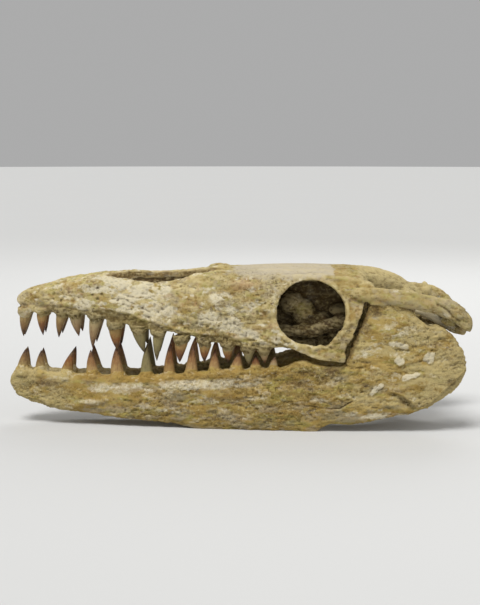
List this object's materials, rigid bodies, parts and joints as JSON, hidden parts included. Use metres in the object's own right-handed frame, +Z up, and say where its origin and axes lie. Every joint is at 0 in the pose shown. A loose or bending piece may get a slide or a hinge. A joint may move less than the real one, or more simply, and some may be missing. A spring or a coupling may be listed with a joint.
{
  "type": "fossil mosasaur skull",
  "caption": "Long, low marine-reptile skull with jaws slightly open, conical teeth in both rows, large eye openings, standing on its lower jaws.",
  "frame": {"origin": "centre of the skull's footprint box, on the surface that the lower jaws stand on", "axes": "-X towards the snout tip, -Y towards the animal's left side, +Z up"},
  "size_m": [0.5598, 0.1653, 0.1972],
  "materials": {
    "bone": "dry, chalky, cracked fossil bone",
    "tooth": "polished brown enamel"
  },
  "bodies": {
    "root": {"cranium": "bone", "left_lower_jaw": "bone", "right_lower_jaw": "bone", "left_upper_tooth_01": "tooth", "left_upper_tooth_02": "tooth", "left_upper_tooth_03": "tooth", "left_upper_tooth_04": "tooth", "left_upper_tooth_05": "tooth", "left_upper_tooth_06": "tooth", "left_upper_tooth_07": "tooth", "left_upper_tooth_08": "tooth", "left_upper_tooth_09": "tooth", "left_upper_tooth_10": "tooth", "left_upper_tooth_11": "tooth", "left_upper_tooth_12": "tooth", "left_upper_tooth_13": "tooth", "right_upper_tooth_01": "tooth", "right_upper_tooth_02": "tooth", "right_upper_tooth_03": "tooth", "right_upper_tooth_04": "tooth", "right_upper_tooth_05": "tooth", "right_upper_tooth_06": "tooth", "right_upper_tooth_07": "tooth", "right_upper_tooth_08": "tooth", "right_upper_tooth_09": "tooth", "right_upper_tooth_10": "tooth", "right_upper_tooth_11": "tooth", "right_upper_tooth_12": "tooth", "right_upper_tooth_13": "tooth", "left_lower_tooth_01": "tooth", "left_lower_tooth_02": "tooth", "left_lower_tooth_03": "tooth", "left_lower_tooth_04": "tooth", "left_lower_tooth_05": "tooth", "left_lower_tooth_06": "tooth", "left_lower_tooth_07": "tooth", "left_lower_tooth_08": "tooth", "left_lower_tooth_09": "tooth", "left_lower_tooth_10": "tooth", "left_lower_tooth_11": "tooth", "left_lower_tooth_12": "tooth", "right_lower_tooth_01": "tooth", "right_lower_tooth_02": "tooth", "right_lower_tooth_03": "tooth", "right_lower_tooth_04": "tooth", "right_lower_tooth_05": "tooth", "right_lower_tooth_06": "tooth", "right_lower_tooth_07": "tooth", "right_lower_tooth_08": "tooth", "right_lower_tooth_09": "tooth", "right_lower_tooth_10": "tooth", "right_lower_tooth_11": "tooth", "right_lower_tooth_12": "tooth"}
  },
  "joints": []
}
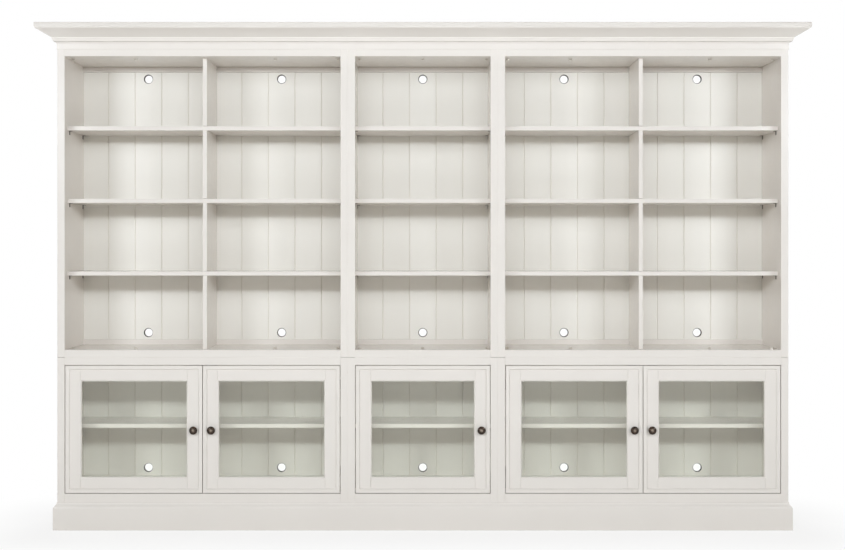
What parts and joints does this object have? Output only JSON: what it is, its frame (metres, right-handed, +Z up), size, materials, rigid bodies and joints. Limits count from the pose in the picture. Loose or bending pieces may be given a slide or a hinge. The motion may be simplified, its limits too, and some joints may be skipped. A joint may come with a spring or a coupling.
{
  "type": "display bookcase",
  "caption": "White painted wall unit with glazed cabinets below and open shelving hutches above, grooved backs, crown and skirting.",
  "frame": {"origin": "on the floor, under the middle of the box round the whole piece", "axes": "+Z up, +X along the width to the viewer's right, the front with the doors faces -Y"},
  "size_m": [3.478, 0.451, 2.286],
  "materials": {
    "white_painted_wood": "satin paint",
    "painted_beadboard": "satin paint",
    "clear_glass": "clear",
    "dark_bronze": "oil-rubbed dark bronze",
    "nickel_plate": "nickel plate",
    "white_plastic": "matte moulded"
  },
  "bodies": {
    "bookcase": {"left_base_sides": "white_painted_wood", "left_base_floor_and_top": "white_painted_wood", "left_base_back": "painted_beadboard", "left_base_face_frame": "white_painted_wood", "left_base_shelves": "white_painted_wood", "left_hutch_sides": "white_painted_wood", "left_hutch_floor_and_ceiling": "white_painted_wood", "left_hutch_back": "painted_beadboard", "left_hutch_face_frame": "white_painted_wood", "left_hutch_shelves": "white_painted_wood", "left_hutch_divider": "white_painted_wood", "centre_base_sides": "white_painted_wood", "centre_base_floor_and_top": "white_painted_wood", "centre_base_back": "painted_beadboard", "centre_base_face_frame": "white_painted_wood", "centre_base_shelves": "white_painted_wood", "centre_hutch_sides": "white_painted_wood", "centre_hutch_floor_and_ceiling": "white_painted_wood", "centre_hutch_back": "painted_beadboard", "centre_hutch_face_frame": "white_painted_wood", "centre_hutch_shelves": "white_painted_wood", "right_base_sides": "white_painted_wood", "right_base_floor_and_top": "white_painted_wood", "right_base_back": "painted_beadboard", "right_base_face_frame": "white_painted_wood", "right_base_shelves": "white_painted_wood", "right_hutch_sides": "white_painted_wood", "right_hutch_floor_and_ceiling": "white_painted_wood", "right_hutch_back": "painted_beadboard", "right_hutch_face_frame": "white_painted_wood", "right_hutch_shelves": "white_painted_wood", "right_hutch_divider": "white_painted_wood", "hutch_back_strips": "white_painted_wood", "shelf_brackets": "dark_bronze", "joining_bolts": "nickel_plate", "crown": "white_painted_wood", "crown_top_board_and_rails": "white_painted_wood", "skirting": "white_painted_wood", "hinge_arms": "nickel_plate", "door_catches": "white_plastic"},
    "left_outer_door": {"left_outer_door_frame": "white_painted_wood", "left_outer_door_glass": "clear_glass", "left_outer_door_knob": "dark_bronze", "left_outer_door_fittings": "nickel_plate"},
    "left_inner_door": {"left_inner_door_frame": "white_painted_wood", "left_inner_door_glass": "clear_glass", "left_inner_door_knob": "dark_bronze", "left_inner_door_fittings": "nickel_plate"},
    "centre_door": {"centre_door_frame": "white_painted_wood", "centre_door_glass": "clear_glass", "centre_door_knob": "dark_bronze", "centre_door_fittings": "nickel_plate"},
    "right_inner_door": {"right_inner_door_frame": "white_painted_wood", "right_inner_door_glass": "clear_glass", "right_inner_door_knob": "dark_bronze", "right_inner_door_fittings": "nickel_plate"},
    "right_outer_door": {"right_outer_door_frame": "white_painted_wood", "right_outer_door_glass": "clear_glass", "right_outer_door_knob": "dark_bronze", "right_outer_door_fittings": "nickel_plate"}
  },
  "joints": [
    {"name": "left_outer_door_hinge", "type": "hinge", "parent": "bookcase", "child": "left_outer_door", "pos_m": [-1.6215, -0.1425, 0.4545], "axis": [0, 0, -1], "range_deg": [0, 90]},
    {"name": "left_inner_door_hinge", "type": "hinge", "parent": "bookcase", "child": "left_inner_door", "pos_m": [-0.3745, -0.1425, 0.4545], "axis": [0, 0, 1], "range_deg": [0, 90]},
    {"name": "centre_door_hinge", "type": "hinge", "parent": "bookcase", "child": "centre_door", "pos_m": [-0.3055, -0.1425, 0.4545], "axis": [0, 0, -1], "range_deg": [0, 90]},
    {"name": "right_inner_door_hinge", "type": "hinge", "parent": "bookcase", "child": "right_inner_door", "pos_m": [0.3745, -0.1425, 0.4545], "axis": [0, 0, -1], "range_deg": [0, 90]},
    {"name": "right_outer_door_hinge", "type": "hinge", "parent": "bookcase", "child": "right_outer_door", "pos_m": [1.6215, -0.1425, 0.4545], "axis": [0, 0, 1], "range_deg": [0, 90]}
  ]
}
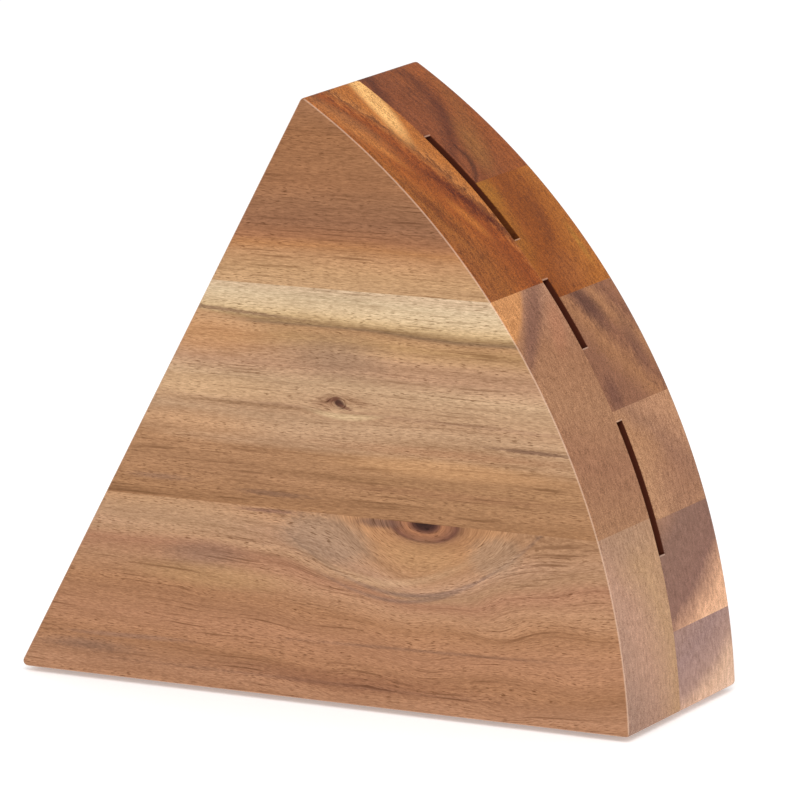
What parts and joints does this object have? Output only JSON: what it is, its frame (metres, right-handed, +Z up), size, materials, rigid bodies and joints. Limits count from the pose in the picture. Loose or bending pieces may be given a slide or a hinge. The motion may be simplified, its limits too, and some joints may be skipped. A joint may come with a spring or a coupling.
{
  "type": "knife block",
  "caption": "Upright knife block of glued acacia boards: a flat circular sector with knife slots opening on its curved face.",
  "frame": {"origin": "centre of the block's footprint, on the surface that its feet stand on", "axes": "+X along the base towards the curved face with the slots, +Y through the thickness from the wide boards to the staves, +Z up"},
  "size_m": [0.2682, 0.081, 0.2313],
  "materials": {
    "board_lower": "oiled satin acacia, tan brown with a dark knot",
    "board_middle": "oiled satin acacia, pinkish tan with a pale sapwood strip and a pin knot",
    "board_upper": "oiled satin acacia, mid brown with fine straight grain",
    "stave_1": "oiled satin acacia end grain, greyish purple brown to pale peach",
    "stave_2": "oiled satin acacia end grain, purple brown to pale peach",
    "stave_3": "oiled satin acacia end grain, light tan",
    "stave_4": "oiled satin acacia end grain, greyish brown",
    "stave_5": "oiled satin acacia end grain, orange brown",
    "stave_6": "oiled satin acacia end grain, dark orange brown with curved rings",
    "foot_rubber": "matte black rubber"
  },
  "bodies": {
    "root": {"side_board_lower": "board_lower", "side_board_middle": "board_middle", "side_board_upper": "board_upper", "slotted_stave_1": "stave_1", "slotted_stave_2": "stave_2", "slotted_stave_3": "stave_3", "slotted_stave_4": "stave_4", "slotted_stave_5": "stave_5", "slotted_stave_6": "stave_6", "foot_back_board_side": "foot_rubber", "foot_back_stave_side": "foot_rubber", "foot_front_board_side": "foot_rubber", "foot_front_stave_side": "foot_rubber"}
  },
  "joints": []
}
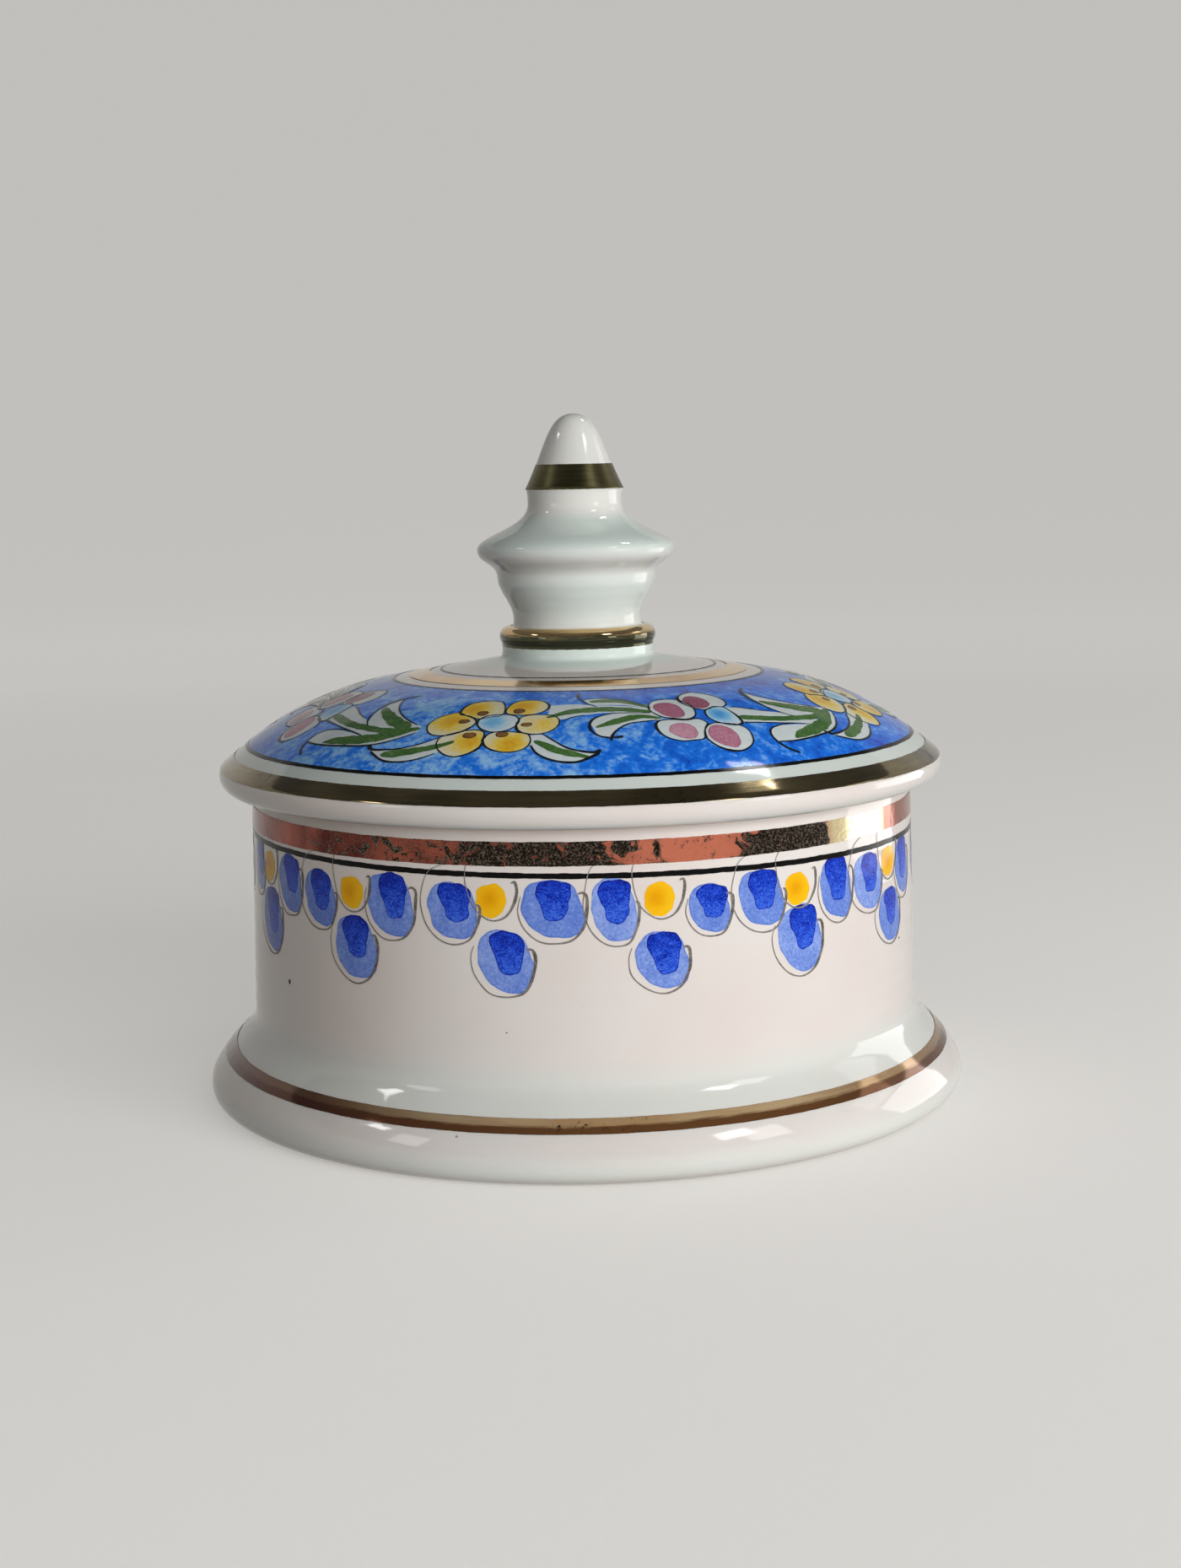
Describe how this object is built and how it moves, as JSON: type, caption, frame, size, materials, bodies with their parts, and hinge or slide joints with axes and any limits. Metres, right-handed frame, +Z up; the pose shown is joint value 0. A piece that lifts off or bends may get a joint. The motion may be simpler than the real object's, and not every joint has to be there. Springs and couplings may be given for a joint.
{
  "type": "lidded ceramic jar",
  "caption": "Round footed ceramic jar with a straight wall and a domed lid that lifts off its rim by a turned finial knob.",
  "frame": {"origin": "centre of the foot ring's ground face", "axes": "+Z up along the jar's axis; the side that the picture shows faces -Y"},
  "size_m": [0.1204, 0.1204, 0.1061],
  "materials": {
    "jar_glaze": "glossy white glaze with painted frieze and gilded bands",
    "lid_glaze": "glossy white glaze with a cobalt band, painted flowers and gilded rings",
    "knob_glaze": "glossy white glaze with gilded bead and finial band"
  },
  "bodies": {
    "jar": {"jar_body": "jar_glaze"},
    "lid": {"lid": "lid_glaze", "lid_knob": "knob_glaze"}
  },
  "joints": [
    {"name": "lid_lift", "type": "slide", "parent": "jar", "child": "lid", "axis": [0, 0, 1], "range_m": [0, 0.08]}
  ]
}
****
• _Written problem_: Only those lines running from the one containing "Describe how this" through the last line of the data above are to be copied, exactly, with both ends included.

• _Complete output_:
Describe how this object is built and how it moves, as JSON: type, caption, frame, size, materials, bodies with their parts, and hinge or slide joints with axes and any limits. Metres, right-handed frame, +Z up; the pose shown is joint value 0. A piece that lifts off or bends may get a joint. The motion may be simpler than the real object's, and not every joint has to be there. Springs and couplings may be given for a joint.
{
  "type": "lidded ceramic jar",
  "caption": "Round footed ceramic jar with a straight wall and a domed lid that lifts off its rim by a turned finial knob.",
  "frame": {"origin": "centre of the foot ring's ground face", "axes": "+Z up along the jar's axis; the side that the picture shows faces -Y"},
  "size_m": [0.1204, 0.1204, 0.1061],
  "materials": {
    "jar_glaze": "glossy white glaze with painted frieze and gilded bands",
    "lid_glaze": "glossy white glaze with a cobalt band, painted flowers and gilded rings",
    "knob_glaze": "glossy white glaze with gilded bead and finial band"
  },
  "bodies": {
    "jar": {"jar_body": "jar_glaze"},
    "lid": {"lid": "lid_glaze", "lid_knob": "knob_glaze"}
  },
  "joints": [
    {"name": "lid_lift", "type": "slide", "parent": "jar", "child": "lid", "axis": [0, 0, 1], "range_m": [0, 0.08]}
  ]
}